The surprise is that it took so long for Liberal members to take action to get rid of Turnbull. Dutton says that Turnbull effectively brought on his own fate after the Coalition lost the 38th Newspoll. “I have no doubt Malcolm will rue the day he stormed in to the party room and declared the leadership open expecting to get a resounding vote. His low vote destroyed him without any challenge necessary. It was then only a matter of when, and he used every trick to delay the vote but it would have been untenable to leave Canberra that week without the leadership question being settled”.

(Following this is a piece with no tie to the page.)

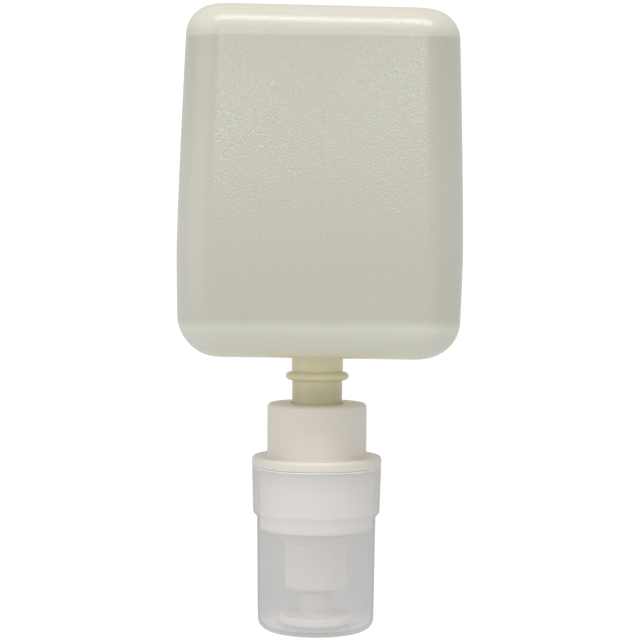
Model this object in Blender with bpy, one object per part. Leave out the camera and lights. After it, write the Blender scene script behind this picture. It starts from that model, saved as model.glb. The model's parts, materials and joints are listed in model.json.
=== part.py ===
"""Hand soap refill pack: a one-litre blow-moulded bottle that stands upside down on its foam pump.

The neck of the bottle points down into a white pump. The pump's nozzle is pushed up to deliver foam, a
spring returns it, and a see-through cap that pulls off downwards covers it in transit. The origin is the
middle of the cap's flat base, +Z is up, and the wide face of the bottle looks along -Y.

All lengths below are in millimetres. MM turns them into metres when a mesh is made.
"""

import math

import bmesh
import bpy

MM = 0.001
TOUCH = 0.3  # clearance between pieces that rest on each other

# Facets: sides of the wide round pieces and of the small ones, and steps in a rounded corner
WIDE_SIDES = 32
SMALL_SIDES = 20
CORNER_STEPS = 3

# Bottle
BOTTLE_BOTTOM = 107.9
BOTTLE_TOP = 239.8
HALF_WIDTH = 53.7
HALF_DEPTH = 42.5
BELLY_HEIGHT = 148.0  # where the bottle is widest
BELLY_FALL = 2.15  # what each half size loses over BELLY_SPAN above or below the belly
BELLY_SPAN = 74.0
BELLY_POWER = 1.3
TOP_ROUNDING = 11.0  # of the edges round the top
LOW_ROUNDING = 15.0  # of the edges round the bottom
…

Another surprise is that such revelations on Turnbull had not been made by Morrison. I have previously argued that Morrison needed to clear the decks from Turnbull’s imposed policies and, thereby, have created an opportunity to pronounce some genuinely liberal policies. Now that Dutton has done this to a significant extent  Morrison should be able to enunciate policies which more widely distinguish today’s Coalition from Turnbull’s. Morrison has already modified energy policy but, as indicated in my 24 December Commentary, more could be done along the lines suggested in Andrew Bolt’s  piece of the same date. My abbreviation of that follows:

  • Global warming is not happening as predicted. In fact, warming has slowed dramatically since last century, giving us lower temperatures than predicted by the vast majority of warming models.
  • Global warming is not causing more and worse cyclones. In fact, Australia has had fewer cyclones, and the Intergovernmental Panel on Climate Change this year admitted “numerous studies … have reported a decreasing trend in the global number of tropical cyclones and/or the globally accumulated cyclonic energy”.
  • Global warming is not causing more drought. In fact, rainfall in Australia has increased over the past century. The IPCC now admits it has “low confidence in the sign of drought trends since 1950 at global scale”.
  • Polar bears are not becoming extinct. In fact, adjunct professor Susan Crockford estimates numbers jumped from 22,500 to 28,500 over a decade.
  • Global warming does not mean less food. In fact, grain crops in Australia and the world have set several records over the past decade.

Of course, there are risks in effecting such a change from Turnbullesque. This can be seen from the decision by Julia Banks to resign from the party because it had made that change (see Julia Banks Thinks Coalition Too Far Right). But that is the risk Morrison and his colleagues need to take if the Coalition is to have a chance at the election.

In addition to developing more coherent policies, as Chris Kenny points out the Coalition should use Shorten’s presentation at the National Labor Party Conference to portray the dangers  from a Labor victory (see Kenny on Shorten). Kenny refers to “the core concern with Shorten — and it provides a complete contrast to the flaws we saw from his recent Labor and Liberal predecessors. Rudd, Gillard and Tony Abbott undercut their standing by breaking promises: Rudd promised to be an economic conservative but was the opposite; Gillard specifically ruled out a carbon tax, then snuck one in; Abbott promised to keep his promises, then broke his word, including by increasing personal income tax.  By contrast, Shorten could wreak the most havoc by keeping his promises. He deserves credit for being upfront and honest about his intentions to increase taxes, ­increase spending and enact ­energy policies that will put ­upward pressure on energy prices (even if he does not concede this point), but the prescription could be highly damaging”.